## Work to be completed
Check each line for the string "Blender" and give only the count of lines that have it.

## Provided information
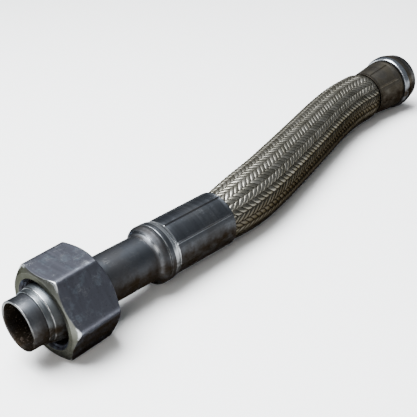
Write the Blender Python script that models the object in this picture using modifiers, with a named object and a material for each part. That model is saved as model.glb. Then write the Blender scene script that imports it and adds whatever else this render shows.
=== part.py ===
"""Compressor flex hose: a braided metal hose with a bite-type standpipe and union nut at one end and a
flange head at the other. Units are metres, +Z is up and +X runs along the hose from the nut to the flange.

The nut lies on one of its flats. The tube sits a little slack in the nut, so it slopes down to the hose,
which lies along the floor. The middle of the whole part's footprint is the origin.
"""

import math

import bmesh
import bpy
import numpy as np
from mathutils import Matrix, Vector

MM = 0.001

# Fits
SEAT_GAP = 0.3 * MM  # between faces that touch on the real part
NUT_SLACK = 0.7 * MM  # radial play of the tube in the nut's back bore
TAIL_FIT = 0.4 * MM  # of a bare tail in the liner's bore, which its barbs bite into

# Standpipe
TUBE_R = 15.0 * MM
TUBE_WALL = 1.9 * MM
LIP_CHAMFER = 0.6 * MM
LIP_TO_COLLAR = 86.5 * MM
COLLAR_LENGTH = 8.1 * MM
COLLAR_SHOULDER = 6.5 * MM  # length of the smooth ramp at the collar's front
COLLAR_STEPS = 7
COLLAR_R = 19.0 * MM
BORE_CONE = 6.0 * MM  # length over which the tube's bore narrows to the tail's

# Hose tails, the same at both ends
TAIL_WALL = 1.9 * MM
BARB_HEIGHT = 0.35 * MM
BARB_PITCH = 7.0 * MM
BARB_BACK = 0.08  # share of a barb's pitch taken by its steep back
TAIL_CHAMFER = 1.2 * MM
NECK_LENGTH = 4.0 * MM  # plain neck that the ferrule's end wall closes on

# Cutting ring
RING_START = 9.0 * MM  # from the lip
RING_NOSE = 3.3 * MM
RING_NOSE_WALL = 0.65 * MM
RING_STEP = 0.5 * MM
RING_CONE = 9.6 * MM
RING_CONE_ANGLE = math.radians(12.0)
RING_BACK = 1.8 * MM

# Union nut
NUT_START = 15.8 * MM  # from the lip
NUT_LENGTH = 32.6 * MM
NUT_ACROSS_FLATS = 52.8 * MM
NUT_FACE_R = 25.4 * MM  # flat ring left inside the front chamfer
NUT_BACK_R = 24.5 * MM
NUT_CHAMFER_ANGLE = math.radians(30.0)
THREAD_R = 21.0 * MM  # of the M42 x 2 thread, whose turns are left out here
THREAD_HEIGHT = 1.1 * MM
THREAD_LEAD = 1.0 * MM  # radial, of the bore's open mouth over the thread
THREAD_DEPTH = 20.0 * MM
NUT_CONE_ANGLE = math.radians(45.0)
NUT_BEARING = 7.4 * MM  # from the nut's back to where the tube bears in it

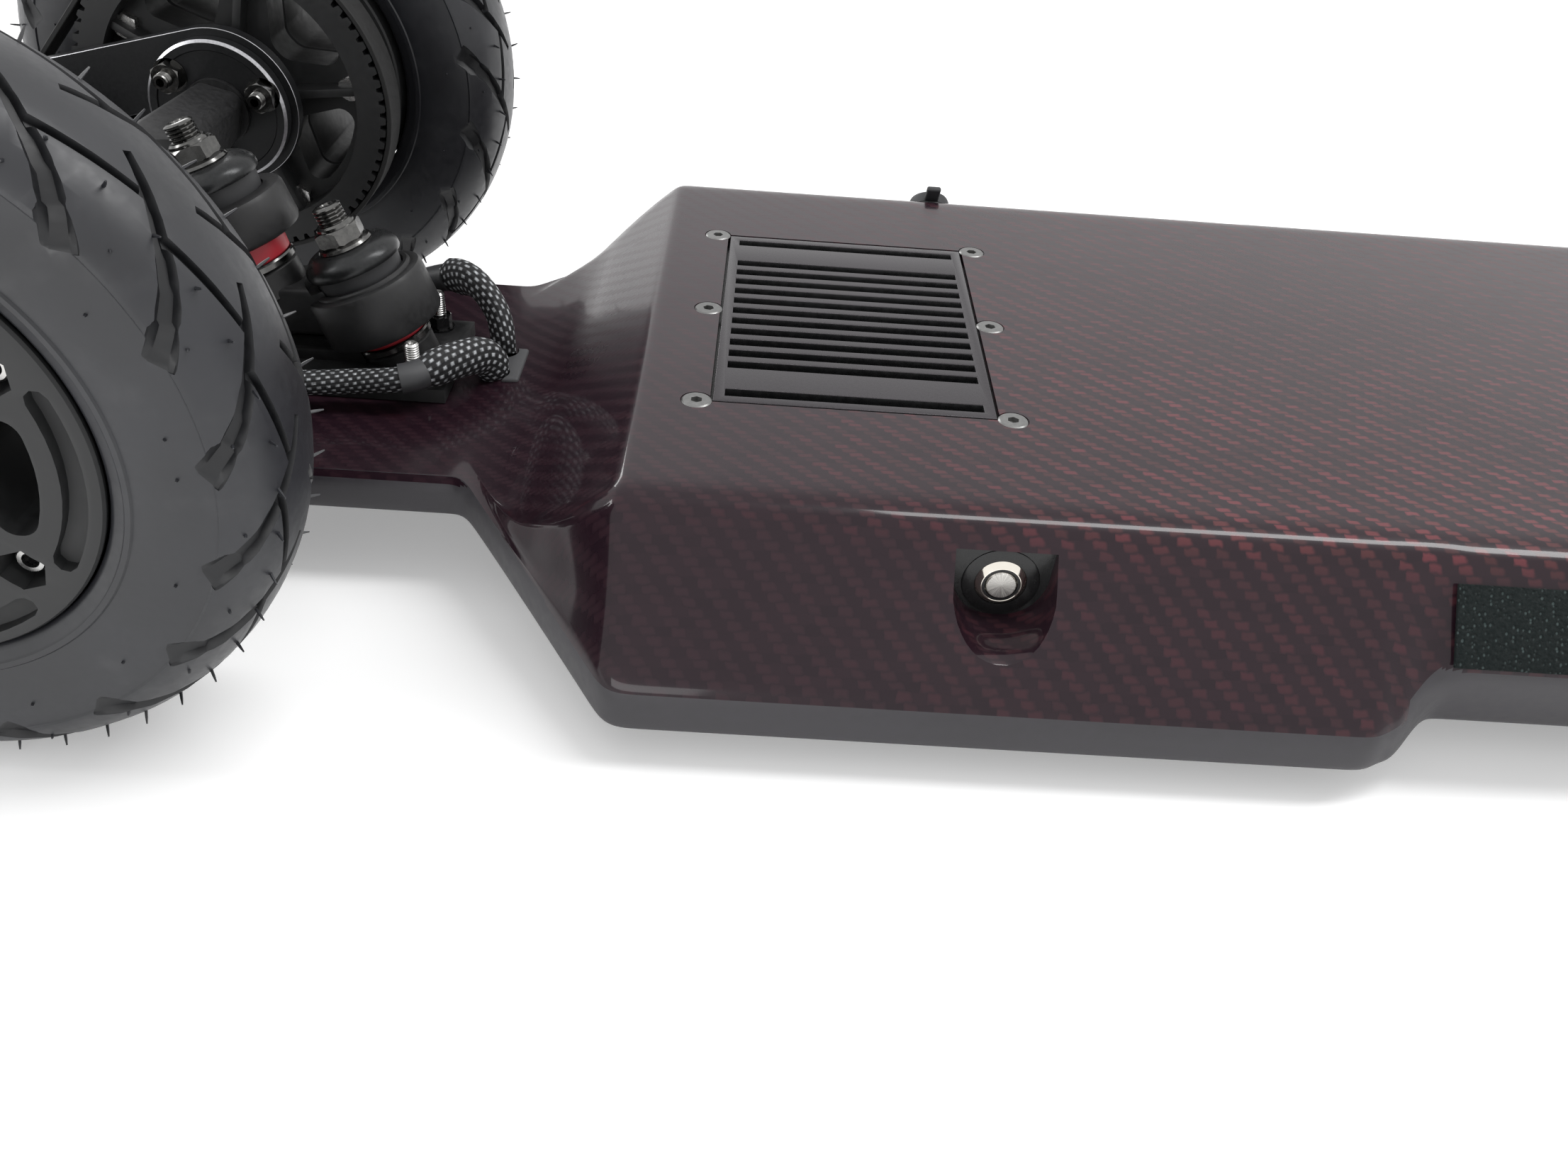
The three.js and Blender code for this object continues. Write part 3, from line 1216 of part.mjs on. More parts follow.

## Solved exercise
2